Review: We The Family (Hart House)

LxudAl0GA2YSb97y5AZEF0W3Uf8H2gYc1FheG5RO35IToronto’s Hart House Theatre opens its season with George F. Walker’s play We The Family

Hart House’s world-premier production of George F. Walker’s We The Family is polished and entertaining. Brandon Kleiman’s minimalist, multi-tiered set is an urban showcase with steel girders set against a cityscape backdrop. Some very colourful characters pop out of this inner-city jungle and their interactions are swift and punchy. This looks and feels like it wants to be a musical, and I may have liked it more had it been.

Three generations of two ethnically-divergent families, Chinese and Jewish, come together for a marriage. We never see this wedding, but it’s a vivid character in this story: a “too experimental” attempt by the groom’s mother to unite their two cultures with a fusion of Jewish and Mandarin. We are told, repeatedly, that the décor and cuisine left quite an impression on the bewildered guests. (Imagine: sweet and sour matzah balls.)

These characters are cartoonish and each of them is a hot mess. The groom’s father is a shrewd, unscrupulous “ex-Jew” businessman. A confrontational Jewish grandmother revels in stirring up trouble with her culturally insensitive rants. The mother of the bride sees her Chinese heritage as a badge of honour and it drives a wedge between herself and her angst-ridden, drug-dealing daughter. Walker has thrown into the works a Palestinian love interest and a Russian mistress with gangster connections.

The newly-weds are kidnapped and the two families must deal with this and a multitude of financial, emotional and cultural issues. There is infidelity, arson, suicide and murder! This play’s body count is surprisingly high.

The script has constant one-liners that land well and the actors are, across the board, entertaining. I had my favourites, of course.

For me, John Cleland’s jaded tycoon was the most consistently compelling presence on stage. He’s a man used to be being in control and I’ve always been drawn to characters who, eschewing moral conventions, try to get shit done.

I also enjoyed Sarah Murphy-Dyson’s neurotic, alcoholic would-be adulteress with murderous fantasies. She, just like her wheeling-dealing husband, has no illusions about fidelity or moral obligation.

Renée Haché as a high-fashion, socialite “psychiatrist” (an obvious fraud) is quite a treat. She’s not as developed as the other characters, but she’s very endearing with her outlandish outfits and blasé attitude, peddling prescription meds out of her purse and taking selfies at a funeral.

While this show has all the right moves, it never felt substantial. I chuckled at the situations, but it was hard to invest in these characters that are so perfectly on cue. For dark comedy to really grab me, I need to feel less safe. If the danger is removed, where’s the edge?

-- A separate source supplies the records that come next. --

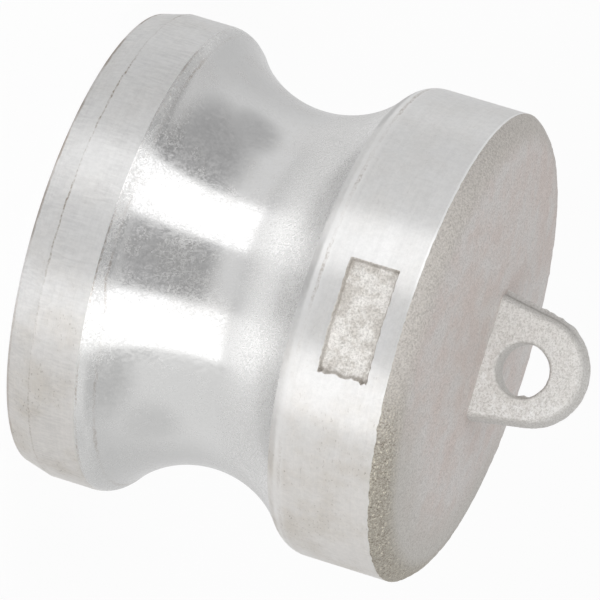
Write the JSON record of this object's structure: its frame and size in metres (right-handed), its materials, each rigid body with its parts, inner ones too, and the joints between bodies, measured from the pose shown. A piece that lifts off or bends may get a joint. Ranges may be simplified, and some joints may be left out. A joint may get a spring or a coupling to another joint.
{
  "type": "camlock dust plug",
  "caption": "Cast aluminium dust plug with a turned nose, a concave cam groove, a hollow cup and a chain eye on its closed end.",
  "frame": {"origin": "centre of the sealing face at the nose, on which the plug stands", "axes": "+Z along the plug's axis from the nose to the closed end; -Y square to the eye's broad face and through the marking pad"},
  "size_m": [0.063, 0.063, 0.068],
  "materials": {
    "turned_casting": "turned aluminium, satin on the land and band, polished in the groove, sand-cast grain on the end and inside",
    "raw_casting": "coarse as-cast grain"
  },
  "bodies": {
    "root": {"plug_body": "turned_casting", "chain_lug": "raw_casting"}
  },
  "joints": []
}
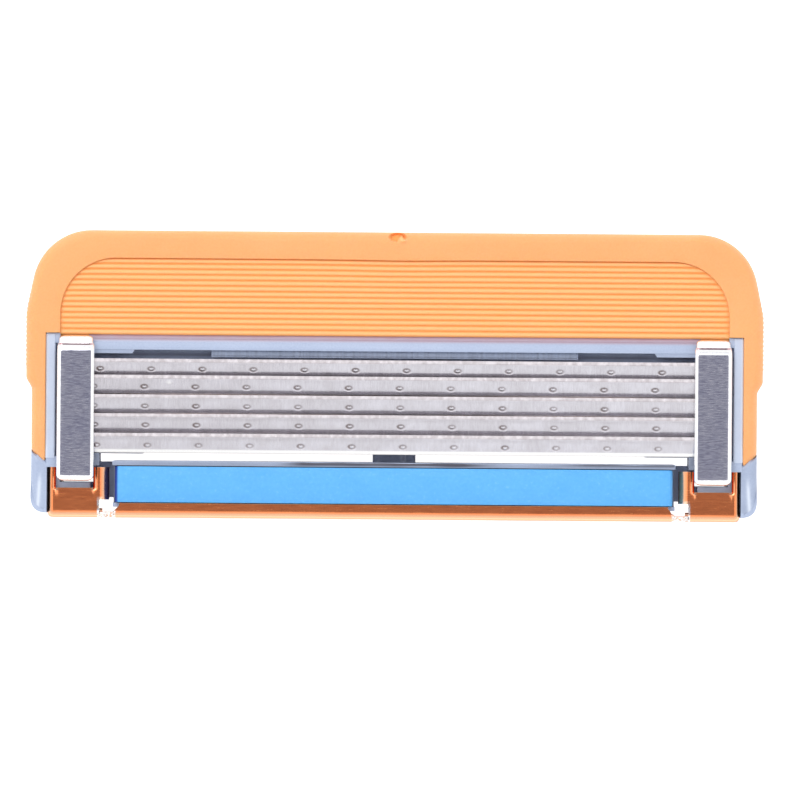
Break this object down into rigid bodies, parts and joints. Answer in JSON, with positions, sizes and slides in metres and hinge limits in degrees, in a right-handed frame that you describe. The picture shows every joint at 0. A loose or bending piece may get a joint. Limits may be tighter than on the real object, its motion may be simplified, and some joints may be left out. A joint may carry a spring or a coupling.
{
  "type": "razor blade cartridge",
  "caption": "Wet-razor blade cartridge: sprung blades under end clips, a finned rubber guard, a lubricating strip and a rear trimmer, on a pivoting handle socket.",
  "frame": {"origin": "on the resting face of the connecting member, under the centre of the bounding box", "axes": "+X along the blades, +Y towards the guard in front of the blades, +Z out of the shaving face"},
  "size_m": [0.041, 0.016, 0.0107],
  "materials": {
    "housing_plastic": "satin moulded plastic, blue grey",
    "guard_rubber": "soft orange elastomer, satin",
    "blade_steel": "ground stainless steel with a polished bevel",
    "support_steel": "rolled stainless steel",
    "clip_aluminium": "brushed along X with bright edges",
    "lubricant": "dry waxy blue lubricating strip",
    "trimmer_copper": "copper-coloured satin metallic coating on sheet steel",
    "member_plastic": "satin moulded plastic, dark blue grey"
  },
  "bodies": {
    "connecting_member": {"connecting_member": "member_plastic"},
    "blade_unit": {"housing": "housing_plastic", "guard_elastomer": "guard_rubber", "lubricating_strip": "lubricant", "trimmer_carrier": "trimmer_copper", "trimmer_blade": "blade_steel", "clip_left": "clip_aluminium", "clip_right": "clip_aluminium", "spring_finger_1_left": "housing_plastic", "spring_finger_1_right": "housing_plastic", "spring_finger_2_left": "housing_plastic", "spring_finger_2_right": "housing_plastic", "spring_finger_3_left": "housing_plastic", "spring_finger_3_right": "housing_plastic", "spring_finger_4_left": "housing_plastic", "spring_finger_4_right": "housing_plastic", "spring_finger_5_left": "housing_plastic", "spring_finger_5_right": "housing_plastic"},
    "blade_1": {"blade_1_strip": "blade_steel", "blade_1_support": "support_steel"},
    "blade_2": {"blade_2_strip": "blade_steel", "blade_2_support": "support_steel"},
    "blade_3": {"blade_3_strip": "blade_steel", "blade_3_support": "support_steel"},
    "blade_4": {"blade_4_strip": "blade_steel", "blade_4_support": "support_steel"},
    "blade_5": {"blade_5_strip": "blade_steel", "blade_5_support": "support_steel"}
  },
  "joints": [
    {"name": "head_pivot", "type": "hinge", "parent": "connecting_member", "child": "blade_unit", "pos_m": [0, 0.0039, 0.0069], "axis": [-1, 0, 0], "range_deg": [0, 45]},
    {"name": "blade_1_float", "type": "slide", "parent": "blade_unit", "child": "blade_1", "axis": [0, 0, -1], "range_m": [0, 0.0003], "stiffness_N_per_m": 200, "deforming": ["spring_finger_1_left", "spring_finger_1_right"]},
    {"name": "blade_2_float", "type": "slide", "parent": "blade_unit", "child": "blade_2", "axis": [0, 0, -1], "range_m": [0, 0.0003], "stiffness_N_per_m": 200, "deforming": ["spring_finger_2_left", "spring_finger_2_right"]},
    {"name": "blade_3_float", "type": "slide", "parent": "blade_unit", "child": "blade_3", "axis": [0, 0, -1], "range_m": [0, 0.0003], "stiffness_N_per_m": 200, "deforming": ["spring_finger_3_left", "spring_finger_3_right"]},
    {"name": "blade_4_float", "type": "slide", "parent": "blade_unit", "child": "blade_4", "axis": [0, 0, -1], "range_m": [0, 0.0003], "stiffness_N_per_m": 200, "deforming": ["spring_finger_4_left", "spring_finger_4_right"]},
    {"name": "blade_5_float", "type": "slide", "parent": "blade_unit", "child": "blade_5", "axis": [0, 0, -1], "range_m": [0, 0.0003], "stiffness_N_per_m": 200, "deforming": ["spring_finger_5_left", "spring_finger_5_right"]}
  ]
}
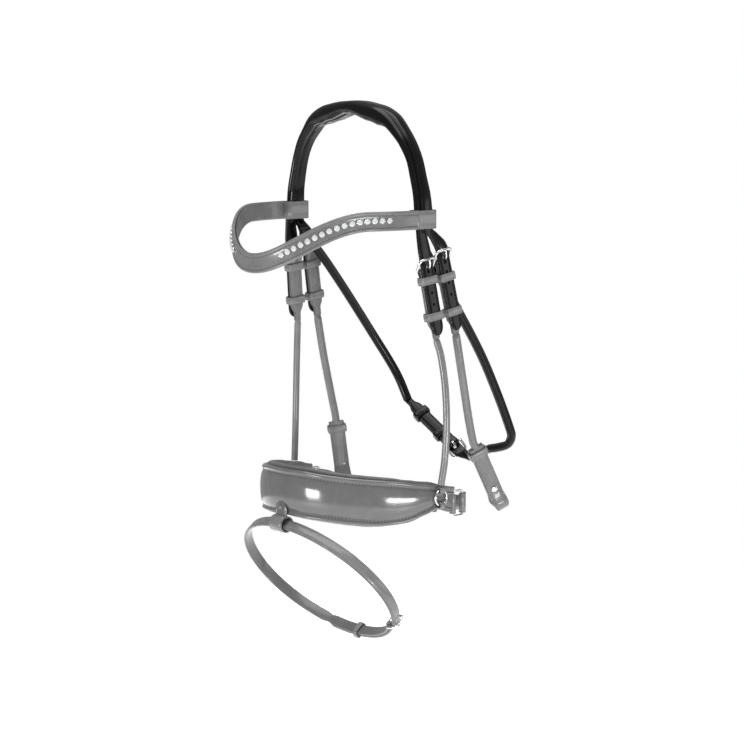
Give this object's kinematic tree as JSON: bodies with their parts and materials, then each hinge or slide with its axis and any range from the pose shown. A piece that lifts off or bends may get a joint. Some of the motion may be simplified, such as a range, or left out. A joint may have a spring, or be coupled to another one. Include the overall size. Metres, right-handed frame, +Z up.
{
  "type": "snaffle bridle",
  "caption": "Snaffle bridle with padded crown, jewelled browband, rolled cheekpieces, crank noseband, flash strap and throatlatch.",
  "frame": {"origin": "middle of the underside of the crown padding, where the bridle rests on the poll", "axes": "+Z up, -Y towards the horse's nose (front), +X the horse's near (left) side"},
  "size_m": [0.2498, 0.2901, 0.5677],
  "materials": {
    "black_leather": "satin",
    "black_padding": "satin",
    "grey_leather": "gloss",
    "grey_padding": "satin",
    "chrome": "polished",
    "crystal": "polished"
  },
  "bodies": {
    "crown": {"crown_strap": "black_leather", "crown_padding": "black_padding", "near_hanger_chape": "grey_leather", "near_hanger_buckle_frame": "chrome", "near_hanger_keeper": "grey_leather", "near_cheek_chape": "grey_leather", "near_cheek_buckle_frame": "chrome", "near_cheek_keeper": "grey_leather", "far_hanger_chape": "grey_leather", "far_hanger_buckle_frame": "chrome", "far_hanger_keeper": "grey_leather", "far_cheek_chape": "grey_leather", "far_cheek_buckle_frame": "chrome", "far_cheek_keeper": "grey_leather"},
    "browband": {"browband_strap": "grey_leather", "browband_lining": "grey_padding", "near_crystal_row": "crystal", "far_crystal_row": "crystal"},
    "near_hanger": {"near_hanger_strap": "grey_leather", "near_noseband_ring": "chrome"},
    "near_cheek": {"near_cheek_strap": "grey_leather", "near_bit_loop": "grey_leather", "near_bit_keeper": "grey_leather", "near_bit_stud": "chrome"},
    "far_hanger": {"far_hanger_strap": "grey_leather", "far_noseband_ring": "chrome"},
    "far_cheek": {"far_cheek_strap": "grey_leather", "far_bit_loop": "grey_leather", "far_bit_keeper": "grey_leather", "far_bit_stud": "chrome"},
    "noseband": {"noseband_band": "grey_leather", "noseband_padding": "grey_padding", "near_crank_loop": "chrome", "far_crank_loop": "chrome", "crank_near_strap": "grey_leather", "crank_far_strap": "grey_leather", "crank_buckle_frame": "chrome", "crank_keeper": "grey_leather", "chin_pad": "grey_padding", "noseband_flash_loop": "grey_leather", "flash_loop_rivet": "chrome"},
    "throatlatch": {"throat_near_strap": "black_leather", "throat_far_strap": "black_leather", "throat_buckle_frame": "chrome", "throat_keeper": "black_leather"},
    "flash": {"flash_strap": "grey_leather", "flash_buckle_frame": "chrome", "flash_keeper": "grey_leather"},
    "near_hanger_runner": {"near_hanger_runner": "grey_leather"},
    "near_hanger_tongue": {"near_hanger_tongue": "chrome"},
    "near_cheek_runner": {"near_cheek_runner": "grey_leather"},
    "near_cheek_tongue": {"near_cheek_tongue": "chrome"},
    "far_hanger_runner": {"far_hanger_runner": "grey_leather"},
    "far_hanger_tongue": {"far_hanger_tongue": "chrome"},
    "far_cheek_runner": {"far_cheek_runner": "grey_leather"},
    "far_cheek_tongue": {"far_cheek_tongue": "chrome"},
    "throat_runner": {"throat_runner": "black_leather"},
    "throat_tongue": {"throat_tongue": "chrome"},
    "crank_tongue": {"crank_tongue": "chrome"},
    "flash_tongue": {"flash_tongue": "chrome"}
  },
  "joints": [
    {"name": "browband_slide", "type": "slide", "parent": "crown", "child": "browband", "axis": [0, 0, 1], "range_m": [-0.001, 0.01]},
    {"name": "near_hanger_swing", "type": "hinge", "parent": "crown", "child": "near_hanger", "pos_m": [0.11186, 0.0068, -0.22876], "axis": [1, 0, 0], "range_deg": [-12, 2], "stiffness_Nm_per_rad": 0.9, "springref_deg": -6.07},
    {"name": "near_cheek_swing", "type": "hinge", "parent": "crown", "child": "near_cheek", "pos_m": [0.11076, 0.03451, -0.22572], "axis": [1, 0, 0], "range_deg": [-2, 25], "stiffness_Nm_per_rad": 0.08, "springref_deg": 3.23},
    {"name": "far_hanger_swing", "type": "hinge", "parent": "crown", "child": "far_hanger", "pos_m": [-0.11186, 0.0068, -0.22876], "axis": [1, 0, 0], "range_deg": [-12, 2]},
    {"name": "far_cheek_swing", "type": "hinge", "parent": "crown", "child": "far_cheek", "pos_m": [-0.11076, 0.03451, -0.22572], "axis": [1, 0, 0], "range_deg": [-2, 25], "stiffness_Nm_per_rad": 0.08, "springref_deg": 1.93},
    {"name": "noseband_tilt", "type": "hinge", "parent": "near_hanger", "child": "noseband", "pos_m": [0.1186, 0.007, -0.388], "axis": [0.9997, 0, 0.0249], "range_deg": [-12, 12], "stiffness_Nm_per_rad": 0.9, "springref_deg": -6.12},
    {"name": "throatlatch_swing", "type": "hinge", "parent": "crown", "child": "throatlatch", "pos_m": [0, 0.001, -0.13], "axis": [1, 0, 0], "range_deg": [-8, 25], "stiffness_Nm_per_rad": 0.4, "springref_deg": 5.51},
    {"name": "flash_tilt", "type": "hinge", "parent": "noseband", "child": "flash", "pos_m": [0, -0.10736, -0.4175], "axis": [1, 0, 0], "range_deg": [-30, 4], "stiffness_Nm_per_rad": 0.2, "springref_deg": 4.14},
    {"name": "near_hanger_tongue_lift", "type": "hinge", "parent": "crown", "child": "near_hanger_tongue", "pos_m": [0.10344, -0.00326, -0.15592], "axis": [0, 0.9906, 0.1369], "range_deg": [0, 12]},
    {"name": "near_hanger_runner_slide", "type": "slide", "parent": "crown", "child": "near_hanger_runner", "axis": [-0.099, -0.1362, 0.9857], "range_m": [-0.004, 0.022]},
    {"name": "near_cheek_tongue_lift", "type": "hinge", "parent": "crown", "child": "near_cheek_tongue", "pos_m": [0.10336, 0.01922, -0.14743], "axis": [0, 0.9815, 0.1917], "range_deg": [0, 12]},
    {"name": "near_cheek_runner_slide", "type": "slide", "parent": "crown", "child": "near_cheek_runner", "axis": [-0.0787, -0.191, 0.9784], "range_m": [-0.004, 0.022]},
    {"name": "far_hanger_tongue_lift", "type": "hinge", "parent": "crown", "child": "far_hanger_tongue", "pos_m": [-0.10344, -0.00326, -0.15592], "axis": [0, -0.9906, -0.1369], "range_deg": [0, 12]},
    {"name": "far_hanger_runner_slide", "type": "slide", "parent": "crown", "child": "far_hanger_runner", "axis": [0.099, -0.1362, 0.9857], "range_m": [-0.004, 0.022]},
    {"name": "far_cheek_tongue_lift", "type": "hinge", "parent": "crown", "child": "far_cheek_tongue", "pos_m": [-0.10336, 0.01922, -0.14743], "axis": [0, -0.9815, -0.1917], "range_deg": [0, 12]},
    {"name": "far_cheek_runner_slide", "type": "slide", "parent": "crown", "child": "far_cheek_runner", "axis": [0.0787, -0.191, 0.9784], "range_m": [-0.004, 0.022]},
    {"name": "throat_tongue_lift", "type": "hinge", "parent": "throatlatch", "child": "throat_tongue", "pos_m": [0.00237, 0.13175, -0.35994], "axis": [0.247, 0.8078, 0.5353], "range_deg": [0, 12]},
    {"name": "throat_runner_slide", "type": "slide", "parent": "throatlatch", "child": "throat_runner", "axis": [0.8305, 0.1081, -0.5464], "range_m": [-0.004, 0.016]},
    {"name": "crank_tongue_lift", "type": "hinge", "parent": "noseband", "child": "crank_tongue", "pos_m": [0.026, 0.07625, -0.412], "axis": [0, 0, 1], "range_deg": [0, 12]},
    {"name": "flash_tongue_lift", "type": "hinge", "parent": "flash", "child": "flash_tongue", "pos_m": [0.07896, -0.02589, -0.51948], "axis": [0, 0.7813, 0.6242], "range_deg": [0, 12]}
  ],
  "couplings": [
    {"joint": "far_hanger_swing", "follows": "near_hanger_swing", "ratio": 1}
  ]
}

Walker’s script and the aesthetic of the Andrea Wasserman’s energetic production conspire to distance me from any sort of reality. Lodged in a place of comfort, everything just feels like antics.

If you have a taste for cynical and irreverent humour, death and depravity with a drum-roll, this darkly comedic culture clash will be right up your alley.


  • We The Family is playing until October 2 at the Hart House Theatre (7 Hart House Circle)
  • Check to show listings for specific days and showtimes
  • Ticket are $28 (Adults), $17 (Seniors) and $15 (Students), with $12 Students tickets every Wednesday
  • Tickets can be purchase in person at the UofTtix Box Office, online at, or by phone (416.978.8849)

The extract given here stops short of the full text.